On most days, the cosmic ray muons that rain down on Earth pass unnoticed through rock, concrete, and human bodies alike. For scientists at the CSIR–National Geophysical Research Institute (NGRI) in Hyderabad, they are becoming a new kind of probe—one that can reveal what lies beneath our feet without a single explosion or drill bit.
Muon tomography, also called muography, exploits the fact that these high-energy particles lose energy and are absorbed as they traverse matter, with the rate of loss depending on the integrated density and thickness of what they pass through. By placing sensitive detectors below or beside a target—be it a volcano, an ore body, or a tunnel—and measuring how many muons arrive from different angles, scientists can reconstruct 2D and 3D maps of density variations, much like a CT scan for Earth.
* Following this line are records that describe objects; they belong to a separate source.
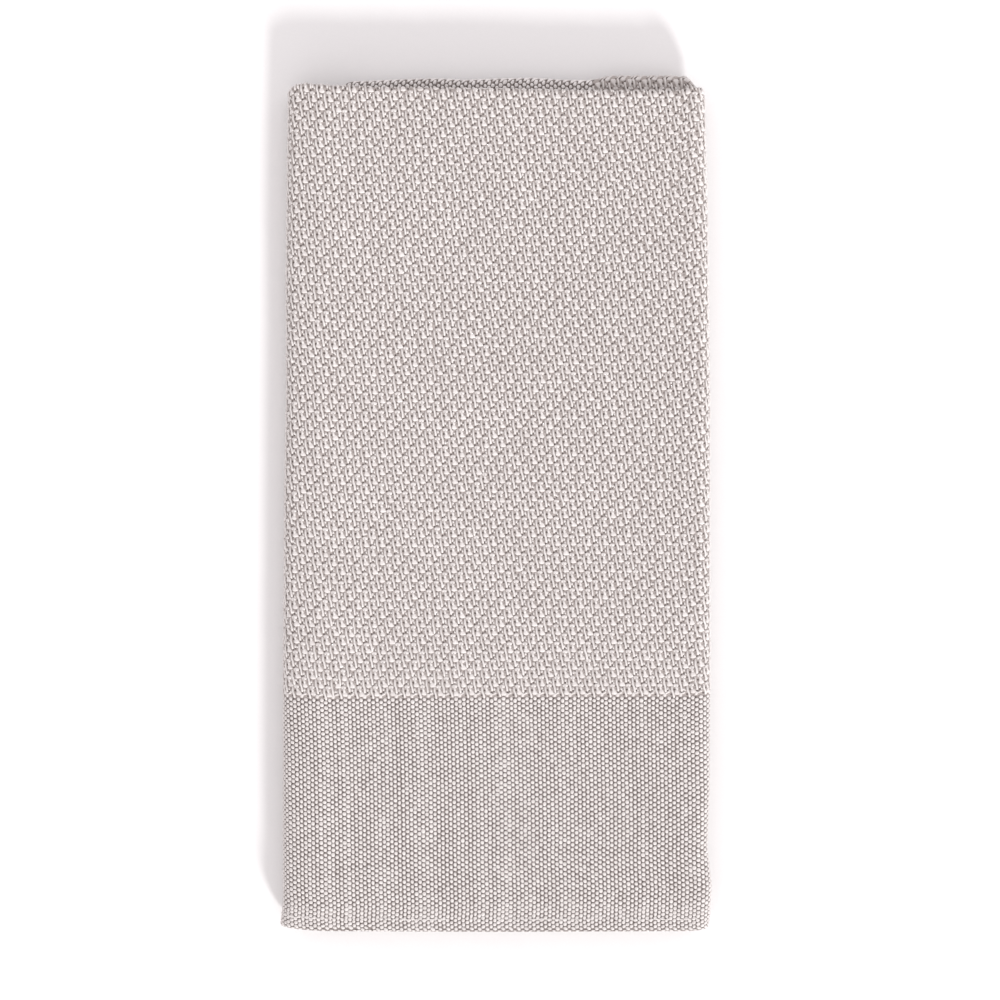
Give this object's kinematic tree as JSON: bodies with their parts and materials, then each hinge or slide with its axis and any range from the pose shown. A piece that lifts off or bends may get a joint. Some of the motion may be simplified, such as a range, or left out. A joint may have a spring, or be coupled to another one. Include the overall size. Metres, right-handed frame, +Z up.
{
  "type": "folded bath towel",
  "caption": "Flat-woven bath towel with a lattice weave centre and a plain border, folded in thirds both ways into a flat rectangle.",
  "frame": {"origin": "middle of the footprint of the folded towel, on the surface that it lies on", "axes": "+Y along the folded length, towards the crosswise fold at the top of the picture; +X to the right of the picture; +Z up from the surface, out of the face that shows"},
  "size_m": [0.2082, 0.4152, 0.0209],
  "materials": {
    "woven_cotton": "matt flat weave of near-white warp yarns and grey-taupe weft yarns"
  },
  "bodies": {
    "root": {"towel_cloth": "woven_cotton"}
  },
  "joints": []
}
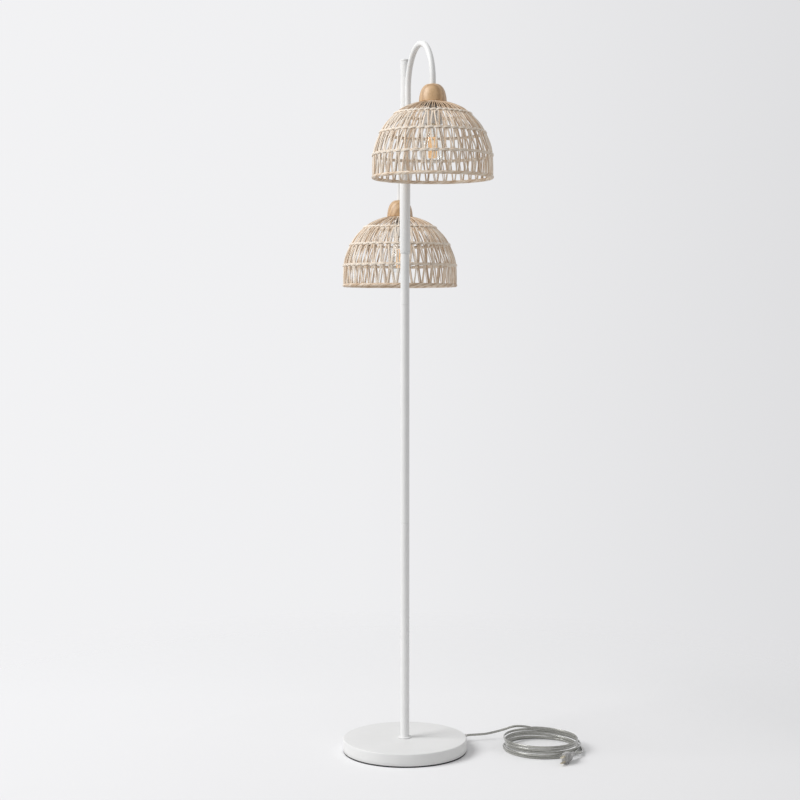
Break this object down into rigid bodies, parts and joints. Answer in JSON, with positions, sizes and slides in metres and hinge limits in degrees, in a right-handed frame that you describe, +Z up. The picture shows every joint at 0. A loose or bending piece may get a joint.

Unlike active methods such as seismic surveys that rely on artificial waves, muon tomography is passive and non-destructive, harnessing naturally occurring background radiation. That makes it particularly attractive in populated or environmentally sensitive areas where blasting or heavy vibrational sources are undesirable.
On National Science Day 2026, NGRI chose to spotlight this technique as a harbinger of next-generation geophysics. Presentations and demonstrations outlined how muon detectors, tucked into tunnels or boreholes, could help refine geological fault models, identify voids and weak zones in hillsides, or pinpoint dense ore bodies that might elude or confound traditional gravity and magnetic surveys.
The promise is not just sharper pictures, but better decisions. In critical mineral exploration, where drilling is expensive and environmentally fraught, high-resolution muon-derived density maps could guide boreholes more intelligently, reducing dry holes and surface disturbance. Mining majors worldwide are already experimenting with such systems to derisk investments in deep and complex deposits.
For infrastructure, the stakes are no less significant. Tunnels under mountains, metro systems under cities, and dams in seismic zones all contend with uncertainty about the integrity of surrounding rock. Muon tomography can detect changes in density that may indicate water ingress, cracking, or other forms of deterioration—potentially offering early warnings before catastrophic failure. In volcanic regions, muography has been used internationally to monitor magma movement; similar approaches could help in Indian contexts where volcanic or geothermal features intersect with habitation.
NGRI’s engagement with muon tomography also illustrates a broader trend: the migration of tools and concepts from particle physics into Earth and environmental sciences. Building and deploying muon detectors requires expertise in high-energy physics, electronics, and data science, while interpreting the resulting images demands geophysical and geological insight. Few institutions are as well placed as NGRI, with its long history in subsurface imaging, to convene such interdisciplinary teams.
There are, of course, challenges. Muon flux is limited, especially at large depths or high densities, so achieving sufficient resolution can take weeks or months of data acquisition. Detectors must be robust, low-maintenance, and secure in often harsh field environments. Data processing pipelines need to handle noise, integrate multiple sensor types, and present results in forms that engineers and decision-makers can act upon.
Yet as costs fall and experience accumulates, muon tomography is likely to join the standard toolkit of geophysical survey methods rather than remain an exotic niche. NGRI’s choice to highlight it on a national stage signals an intention not just to adopt imported systems, but to indigenise and integrate the technology into India’s specific geological and infrastructural contexts.
If that effort succeeds, future discussions about mining safety, tunnel alignment, or landslide risk in India may routinely include references to muon-derived density maps. Cosmic particles, once the domain of esoteric physics, will have become practical instruments of national infrastructure planning.
In a sense, NGRI’s work is turning the universe’s own probing gaze back onto the Earth, making the invisible inner life of hills and basements just a bit more legible.